▶ **Given problem**: Exactly reproduce each line of the listing that follows.

▶ **Dataset content**:
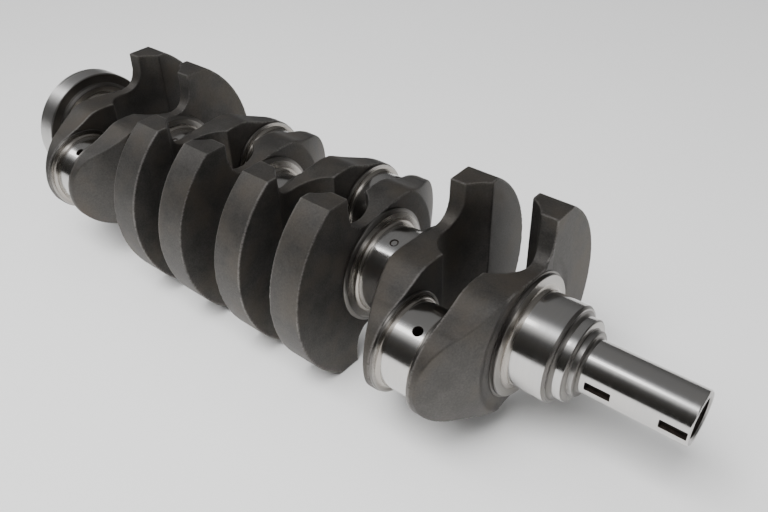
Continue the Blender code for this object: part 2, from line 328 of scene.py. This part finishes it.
def surface_net(values, origin, step):
    """Quads on the zero level of a grid of signed distances."""
    inside = values < 0.0
    nx, ny, nz = values.shape
    total = np.zeros((nx - 1, ny - 1, nz - 1, 3))
    count = np.zeros((nx - 1, ny - 1, nz - 1))
    corner = [(i, j, k) for i in (0, 1) for j in (0, 1) for k in (0, 1)]

    def at(grid, c):
        return grid[c[0]:nx - 1 + c[0], c[1]:ny - 1 + c[1], c[2]:nz - 1 + c[2]]

    for a in corner:
        for axis in range(3):
            if a[axis]:
                continue
            b = tuple(1 if k == axis else a[k] for k in range(3))
            va, vb = at(values, a), at(values, b)
            crosses = at(inside, a) != at(inside, b)
            f = np.where(crosses, va / np.where(crosses, va - vb, 1.0), 0.0)
            for k in range(3):
                total[..., k] += np.where(crosses, a[k] + (f if k == axis else 0.0), 0.0)
            count += crosses
    used = count > 0
    index = np.full(used.shape, -1)
    index[used] = np.arange(used.sum())
    cells = np.argwhere(used)
    verts = (cells + total[used] / count[used][:, None]) * step + origin
    quads = []
    for axis in range(3):
        first = [slice(1, n - 1) for n in (nx, ny, nz)]
        second = list(first)
        first[axis] = slice(0, (nx, ny, nz)[axis] - 1)
        second[axis] = slice(1, (nx, ny, nz)[axis])
        a, b = inside[tuple(first)], inside[tuple(second)]
        here = np.argwhere(a != b)
        out = a[a != b]
        low = here + np.array([0 if k == axis else 1 for k in range(3)])
        u, v = [k for k in range(3) if k != axis]
        ring = []
        for du, dv in ((0, 0), (1, 0), (1, 1), (0, 1)):
            c = low.copy()
            c[:, u] -= 1 - du
            c[:, v] -= 1 - dv
            ring.append(index[c[:, 0], c[:, 1], c[:, 2]])
        quad = np.stack(ring, 1)
        turn = out if axis != 1 else ~out
        quad[~turn] = quad[~turn][:, ::-1]
        quads.append(quad)
    return verts, np.concatenate(quads)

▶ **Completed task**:
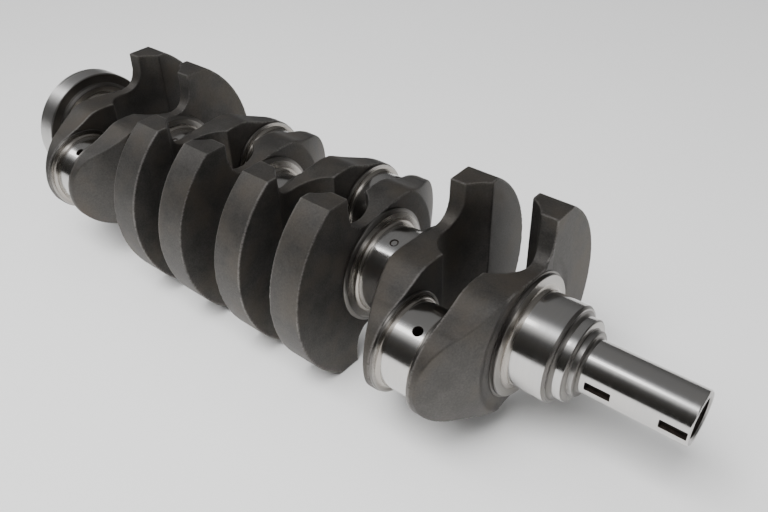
Continue the Blender code for this object: part 2, from line 328 of scene.py. This part finishes it.
def surface_net(values, origin, step):
    """Quads on the zero level of a grid of signed distances."""
    inside = values < 0.0
    nx, ny, nz = values.shape
    total = np.zeros((nx - 1, ny - 1, nz - 1, 3))
    count = np.zeros((nx - 1, ny - 1, nz - 1))
    corner = [(i, j, k) for i in (0, 1) for j in (0, 1) for k in (0, 1)]

    def at(grid, c):
        return grid[c[0]:nx - 1 + c[0], c[1]:ny - 1 + c[1], c[2]:nz - 1 + c[2]]

    for a in corner:
        for axis in range(3):
            if a[axis]:
                continue
            b = tuple(1 if k == axis else a[k] for k in range(3))
            va, vb = at(values, a), at(values, b)
            crosses = at(inside, a) != at(inside, b)
            f = np.where(crosses, va / np.where(crosses, va - vb, 1.0), 0.0)
            for k in range(3):
                total[..., k] += np.where(crosses, a[k] + (f if k == axis else 0.0), 0.0)
            count += crosses
    used = count > 0
    index = np.full(used.shape, -1)
    index[used] = np.arange(used.sum())
    cells = np.argwhere(used)
    verts = (cells + total[used] / count[used][:, None]) * step + origin
    quads = []
    for axis in range(3):
        first = [slice(1, n - 1) for n in (nx, ny, nz)]
        second = list(first)
        first[axis] = slice(0, (nx, ny, nz)[axis] - 1)
        second[axis] = slice(1, (nx, ny, nz)[axis])
        a, b = inside[tuple(first)], inside[tuple(second)]
        here = np.argwhere(a != b)
        out = a[a != b]
        low = here + np.array([0 if k == axis else 1 for k in range(3)])
        u, v = [k for k in range(3) if k != axis]
        ring = []
        for du, dv in ((0, 0), (1, 0), (1, 1), (0, 1)):
            c = low.copy()
            c[:, u] -= 1 - du
            c[:, v] -= 1 - dv
            ring.append(index[c[:, 0], c[:, 1], c[:, 2]])
        quad = np.stack(ring, 1)
        turn = out if axis != 1 else ~out
        quad[~turn] = quad[~turn][:, ::-1]
        quads.append(quad)
    return verts, np.concatenate(quads)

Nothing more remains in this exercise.